● **Short exercise**: Repeat the listing in full. Nothing may be added or left out.

#####

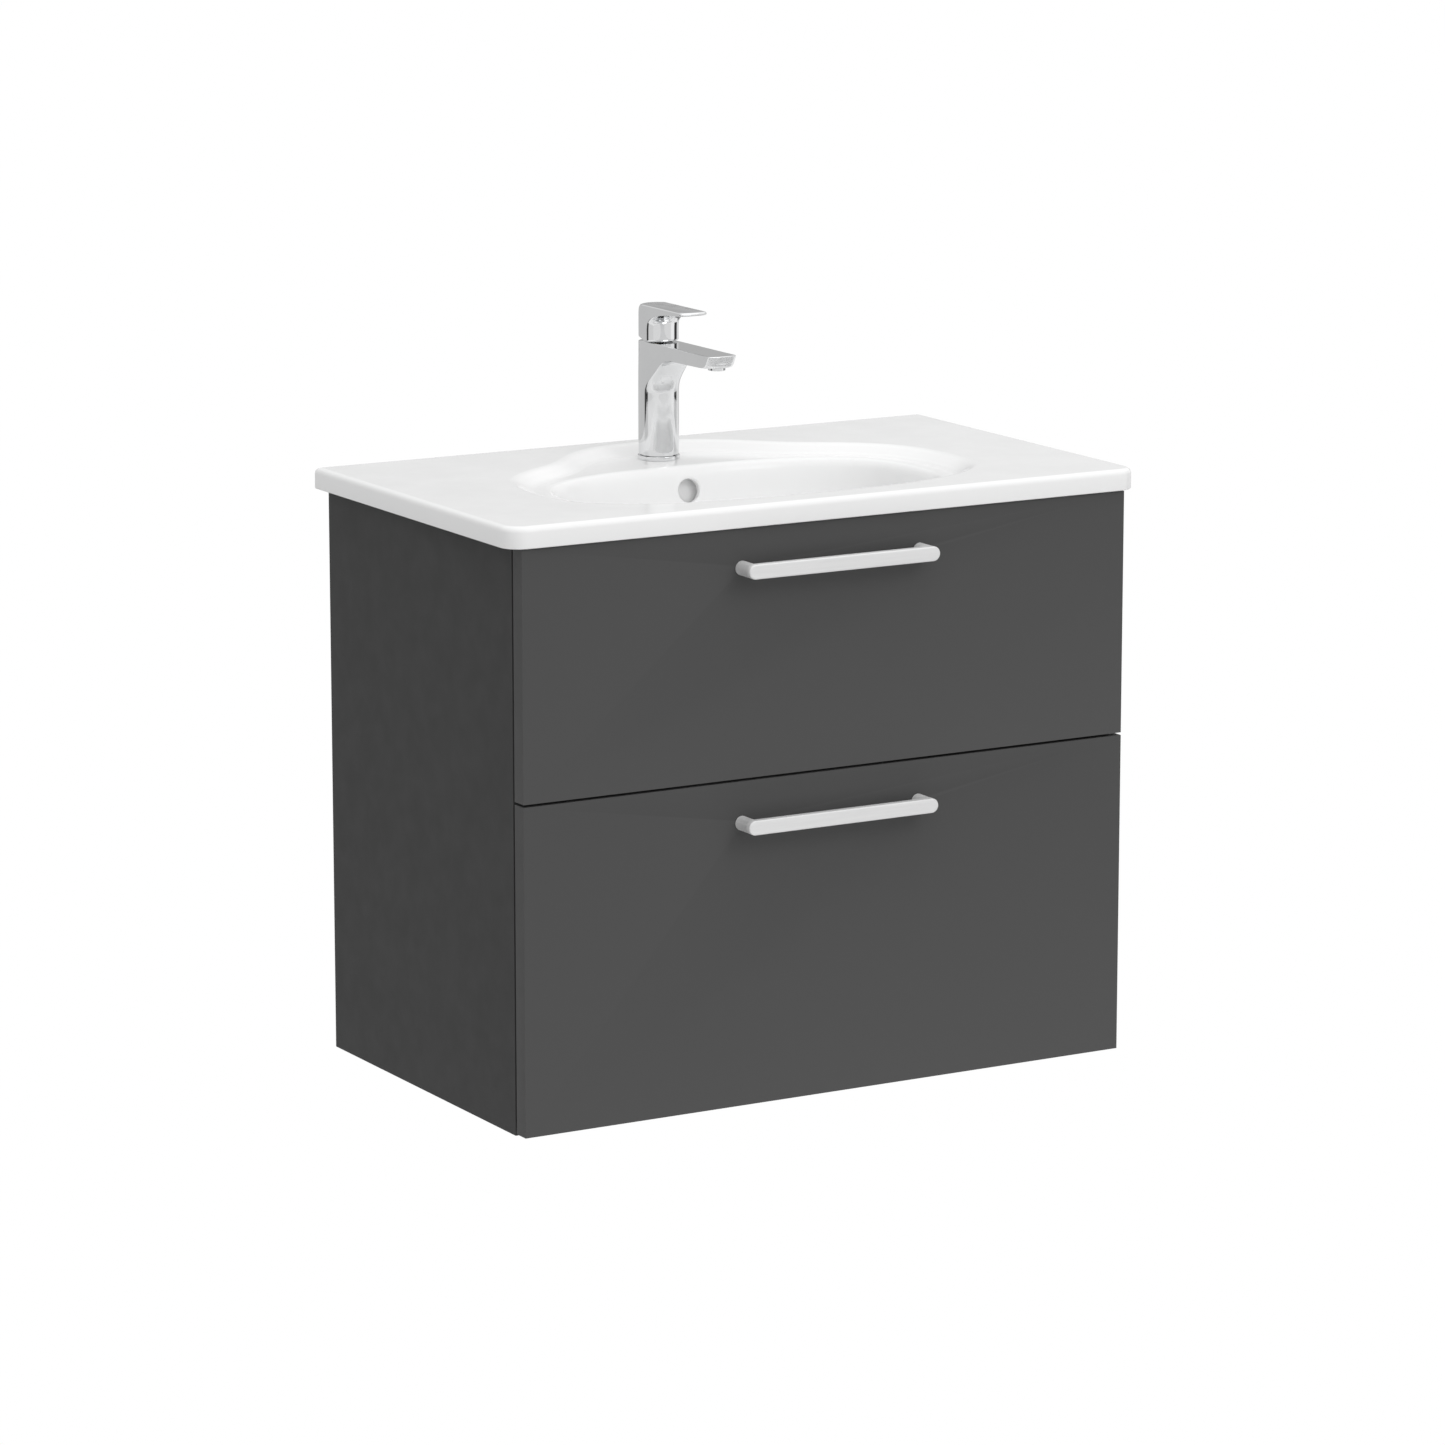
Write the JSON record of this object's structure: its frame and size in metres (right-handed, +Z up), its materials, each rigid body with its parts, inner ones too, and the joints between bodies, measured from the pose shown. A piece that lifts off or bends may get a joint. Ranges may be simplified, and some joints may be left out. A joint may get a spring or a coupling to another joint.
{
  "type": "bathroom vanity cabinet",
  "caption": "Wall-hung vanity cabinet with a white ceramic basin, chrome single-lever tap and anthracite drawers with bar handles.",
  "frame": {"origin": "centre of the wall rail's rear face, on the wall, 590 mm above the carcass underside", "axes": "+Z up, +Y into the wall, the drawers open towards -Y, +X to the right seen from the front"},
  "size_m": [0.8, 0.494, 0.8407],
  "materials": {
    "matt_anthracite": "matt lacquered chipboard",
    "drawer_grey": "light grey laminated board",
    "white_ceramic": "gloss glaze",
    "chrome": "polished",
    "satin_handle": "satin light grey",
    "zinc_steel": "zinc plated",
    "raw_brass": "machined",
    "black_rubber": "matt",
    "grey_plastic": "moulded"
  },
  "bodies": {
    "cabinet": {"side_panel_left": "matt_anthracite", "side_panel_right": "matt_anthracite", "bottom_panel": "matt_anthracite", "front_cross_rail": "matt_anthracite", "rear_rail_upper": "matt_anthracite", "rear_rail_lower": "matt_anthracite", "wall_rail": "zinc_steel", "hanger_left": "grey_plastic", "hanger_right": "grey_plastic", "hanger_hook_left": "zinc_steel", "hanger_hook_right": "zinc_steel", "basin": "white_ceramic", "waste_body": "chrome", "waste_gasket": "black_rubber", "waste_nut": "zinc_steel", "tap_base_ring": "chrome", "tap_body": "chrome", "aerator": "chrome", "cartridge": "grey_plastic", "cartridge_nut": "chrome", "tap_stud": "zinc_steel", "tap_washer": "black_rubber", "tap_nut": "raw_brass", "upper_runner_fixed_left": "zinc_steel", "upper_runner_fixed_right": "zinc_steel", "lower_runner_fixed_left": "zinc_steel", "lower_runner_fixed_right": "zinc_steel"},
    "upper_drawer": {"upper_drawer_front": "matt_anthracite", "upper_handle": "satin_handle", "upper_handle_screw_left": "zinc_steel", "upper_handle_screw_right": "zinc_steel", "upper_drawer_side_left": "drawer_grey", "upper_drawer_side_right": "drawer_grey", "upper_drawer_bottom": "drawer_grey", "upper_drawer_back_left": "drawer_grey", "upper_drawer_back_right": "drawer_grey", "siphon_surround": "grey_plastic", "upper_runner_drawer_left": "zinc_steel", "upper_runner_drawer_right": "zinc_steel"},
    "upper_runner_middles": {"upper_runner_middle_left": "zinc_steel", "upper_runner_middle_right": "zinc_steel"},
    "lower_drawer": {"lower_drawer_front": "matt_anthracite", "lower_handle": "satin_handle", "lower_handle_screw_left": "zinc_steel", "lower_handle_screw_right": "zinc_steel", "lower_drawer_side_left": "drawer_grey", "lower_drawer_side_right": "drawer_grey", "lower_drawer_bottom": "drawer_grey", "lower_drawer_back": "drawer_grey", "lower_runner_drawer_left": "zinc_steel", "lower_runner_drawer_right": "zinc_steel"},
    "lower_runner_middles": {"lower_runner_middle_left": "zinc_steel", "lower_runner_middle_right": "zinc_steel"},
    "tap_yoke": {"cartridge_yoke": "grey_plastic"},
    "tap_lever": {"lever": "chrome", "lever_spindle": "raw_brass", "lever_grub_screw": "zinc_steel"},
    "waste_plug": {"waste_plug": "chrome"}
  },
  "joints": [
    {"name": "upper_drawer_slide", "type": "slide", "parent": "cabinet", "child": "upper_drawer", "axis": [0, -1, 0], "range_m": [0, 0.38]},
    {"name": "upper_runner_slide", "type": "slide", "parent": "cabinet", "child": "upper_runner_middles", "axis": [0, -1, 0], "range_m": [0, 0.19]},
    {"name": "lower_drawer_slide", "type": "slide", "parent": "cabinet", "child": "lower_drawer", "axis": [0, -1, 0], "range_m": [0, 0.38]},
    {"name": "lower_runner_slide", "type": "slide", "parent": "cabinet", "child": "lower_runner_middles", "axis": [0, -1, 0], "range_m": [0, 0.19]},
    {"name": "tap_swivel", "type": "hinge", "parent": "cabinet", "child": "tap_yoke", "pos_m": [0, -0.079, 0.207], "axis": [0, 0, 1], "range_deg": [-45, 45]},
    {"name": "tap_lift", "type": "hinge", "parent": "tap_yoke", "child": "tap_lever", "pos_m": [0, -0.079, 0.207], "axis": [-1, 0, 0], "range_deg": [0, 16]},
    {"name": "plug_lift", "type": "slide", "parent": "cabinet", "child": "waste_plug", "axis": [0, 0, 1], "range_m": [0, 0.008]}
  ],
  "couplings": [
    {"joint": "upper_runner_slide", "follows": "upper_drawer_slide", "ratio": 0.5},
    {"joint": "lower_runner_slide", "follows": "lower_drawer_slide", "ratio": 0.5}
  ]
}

#####

● **Task output**:
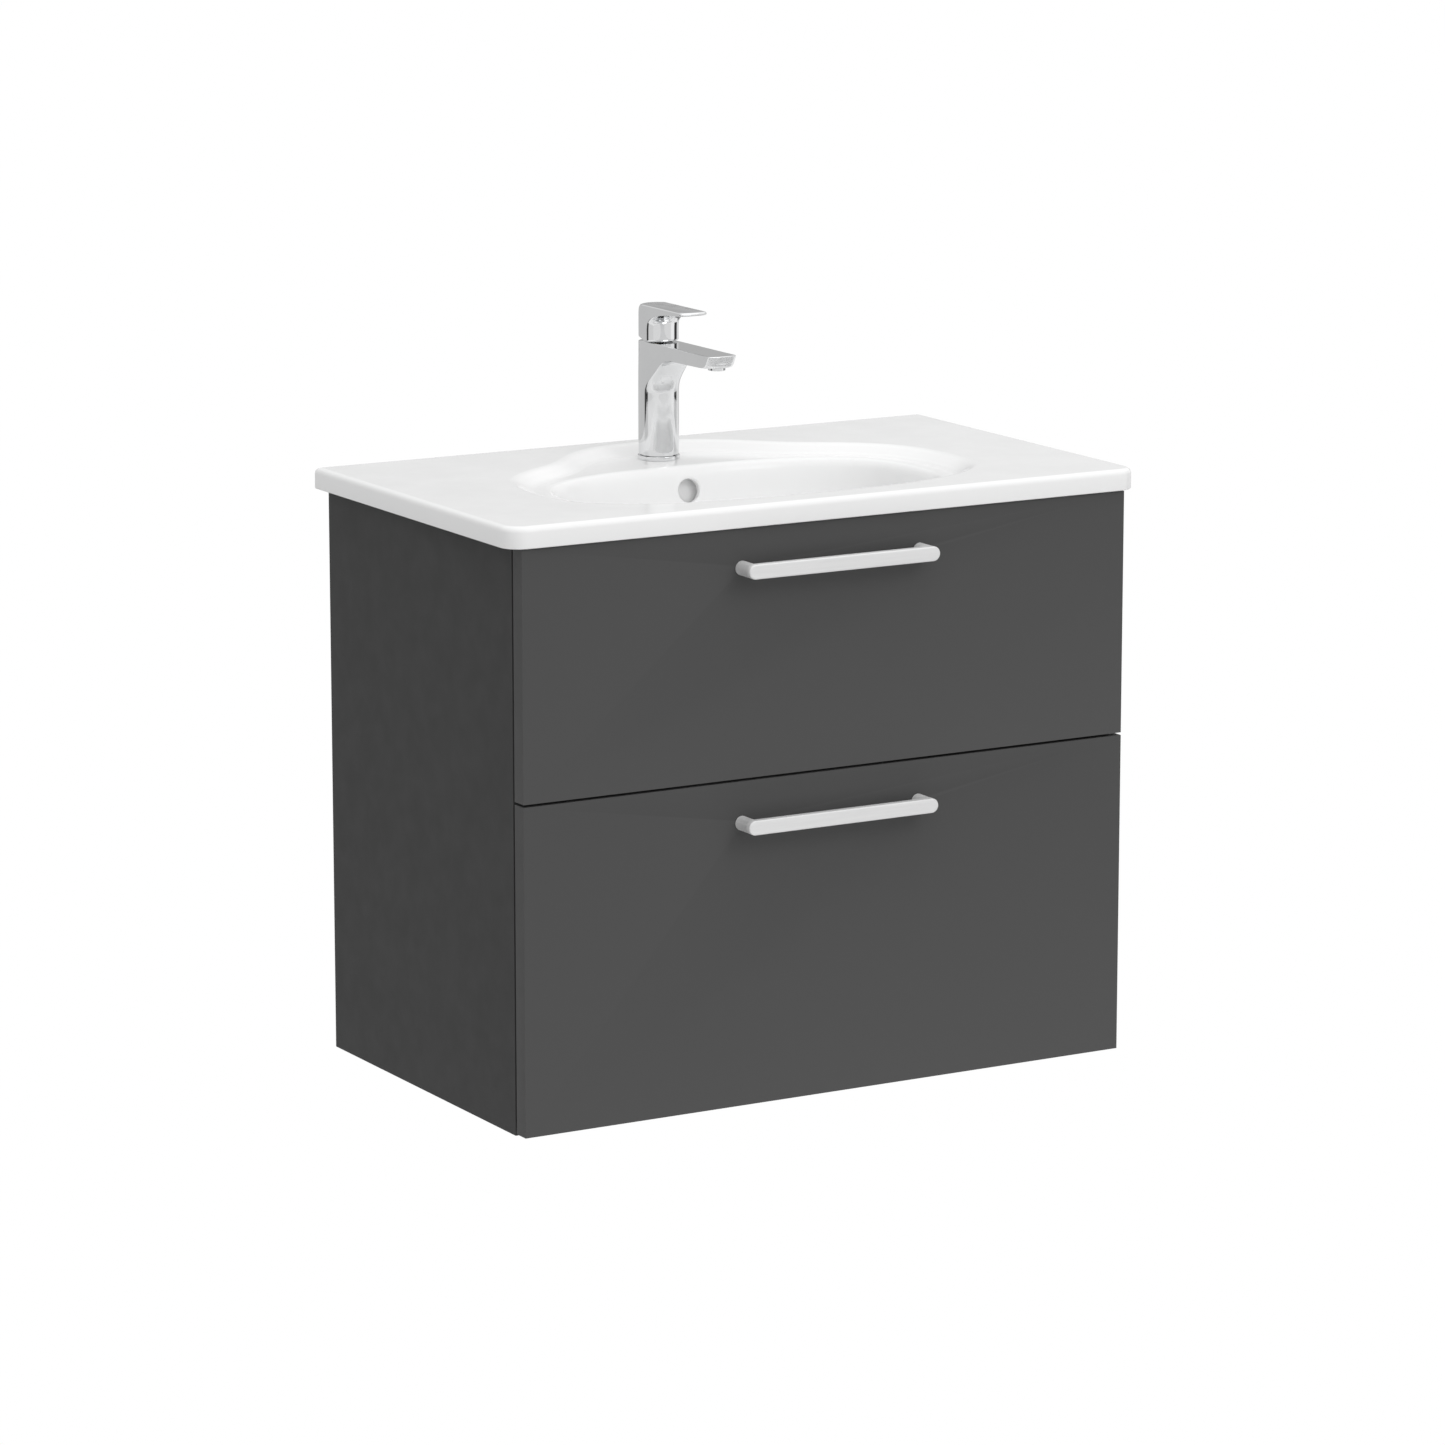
Write the JSON record of this object's structure: its frame and size in metres (right-handed, +Z up), its materials, each rigid body with its parts, inner ones too, and the joints between bodies, measured from the pose shown. A piece that lifts off or bends may get a joint. Ranges may be simplified, and some joints may be left out. A joint may get a spring or a coupling to another joint.
{
  "type": "bathroom vanity cabinet",
  "caption": "Wall-hung vanity cabinet with a white ceramic basin, chrome single-lever tap and anthracite drawers with bar handles.",
  "frame": {"origin": "centre of the wall rail's rear face, on the wall, 590 mm above the carcass underside", "axes": "+Z up, +Y into the wall, the drawers open towards -Y, +X to the right seen from the front"},
  "size_m": [0.8, 0.494, 0.8407],
  "materials": {
    "matt_anthracite": "matt lacquered chipboard",
    "drawer_grey": "light grey laminated board",
    "white_ceramic": "gloss glaze",
    "chrome": "polished",
    "satin_handle": "satin light grey",
    "zinc_steel": "zinc plated",
    "raw_brass": "machined",
    "black_rubber": "matt",
    "grey_plastic": "moulded"
  },
  "bodies": {
    "cabinet": {"side_panel_left": "matt_anthracite", "side_panel_right": "matt_anthracite", "bottom_panel": "matt_anthracite", "front_cross_rail": "matt_anthracite", "rear_rail_upper": "matt_anthracite", "rear_rail_lower": "matt_anthracite", "wall_rail": "zinc_steel", "hanger_left": "grey_plastic", "hanger_right": "grey_plastic", "hanger_hook_left": "zinc_steel", "hanger_hook_right": "zinc_steel", "basin": "white_ceramic", "waste_body": "chrome", "waste_gasket": "black_rubber", "waste_nut": "zinc_steel", "tap_base_ring": "chrome", "tap_body": "chrome", "aerator": "chrome", "cartridge": "grey_plastic", "cartridge_nut": "chrome", "tap_stud": "zinc_steel", "tap_washer": "black_rubber", "tap_nut": "raw_brass", "upper_runner_fixed_left": "zinc_steel", "upper_runner_fixed_right": "zinc_steel", "lower_runner_fixed_left": "zinc_steel", "lower_runner_fixed_right": "zinc_steel"},
    "upper_drawer": {"upper_drawer_front": "matt_anthracite", "upper_handle": "satin_handle", "upper_handle_screw_left": "zinc_steel", "upper_handle_screw_right": "zinc_steel", "upper_drawer_side_left": "drawer_grey", "upper_drawer_side_right": "drawer_grey", "upper_drawer_bottom": "drawer_grey", "upper_drawer_back_left": "drawer_grey", "upper_drawer_back_right": "drawer_grey", "siphon_surround": "grey_plastic", "upper_runner_drawer_left": "zinc_steel", "upper_runner_drawer_right": "zinc_steel"},
    "upper_runner_middles": {"upper_runner_middle_left": "zinc_steel", "upper_runner_middle_right": "zinc_steel"},
    "lower_drawer": {"lower_drawer_front": "matt_anthracite", "lower_handle": "satin_handle", "lower_handle_screw_left": "zinc_steel", "lower_handle_screw_right": "zinc_steel", "lower_drawer_side_left": "drawer_grey", "lower_drawer_side_right": "drawer_grey", "lower_drawer_bottom": "drawer_grey", "lower_drawer_back": "drawer_grey", "lower_runner_drawer_left": "zinc_steel", "lower_runner_drawer_right": "zinc_steel"},
    "lower_runner_middles": {"lower_runner_middle_left": "zinc_steel", "lower_runner_middle_right": "zinc_steel"},
    "tap_yoke": {"cartridge_yoke": "grey_plastic"},
    "tap_lever": {"lever": "chrome", "lever_spindle": "raw_brass", "lever_grub_screw": "zinc_steel"},
    "waste_plug": {"waste_plug": "chrome"}
  },
  "joints": [
    {"name": "upper_drawer_slide", "type": "slide", "parent": "cabinet", "child": "upper_drawer", "axis": [0, -1, 0], "range_m": [0, 0.38]},
    {"name": "upper_runner_slide", "type": "slide", "parent": "cabinet", "child": "upper_runner_middles", "axis": [0, -1, 0], "range_m": [0, 0.19]},
    {"name": "lower_drawer_slide", "type": "slide", "parent": "cabinet", "child": "lower_drawer", "axis": [0, -1, 0], "range_m": [0, 0.38]},
    {"name": "lower_runner_slide", "type": "slide", "parent": "cabinet", "child": "lower_runner_middles", "axis": [0, -1, 0], "range_m": [0, 0.19]},
    {"name": "tap_swivel", "type": "hinge", "parent": "cabinet", "child": "tap_yoke", "pos_m": [0, -0.079, 0.207], "axis": [0, 0, 1], "range_deg": [-45, 45]},
    {"name": "tap_lift", "type": "hinge", "parent": "tap_yoke", "child": "tap_lever", "pos_m": [0, -0.079, 0.207], "axis": [-1, 0, 0], "range_deg": [0, 16]},
    {"name": "plug_lift", "type": "slide", "parent": "cabinet", "child": "waste_plug", "axis": [0, 0, 1], "range_m": [0, 0.008]}
  ],
  "couplings": [
    {"joint": "upper_runner_slide", "follows": "upper_drawer_slide", "ratio": 0.5},
    {"joint": "lower_runner_slide", "follows": "lower_drawer_slide", "ratio": 0.5}
  ]
}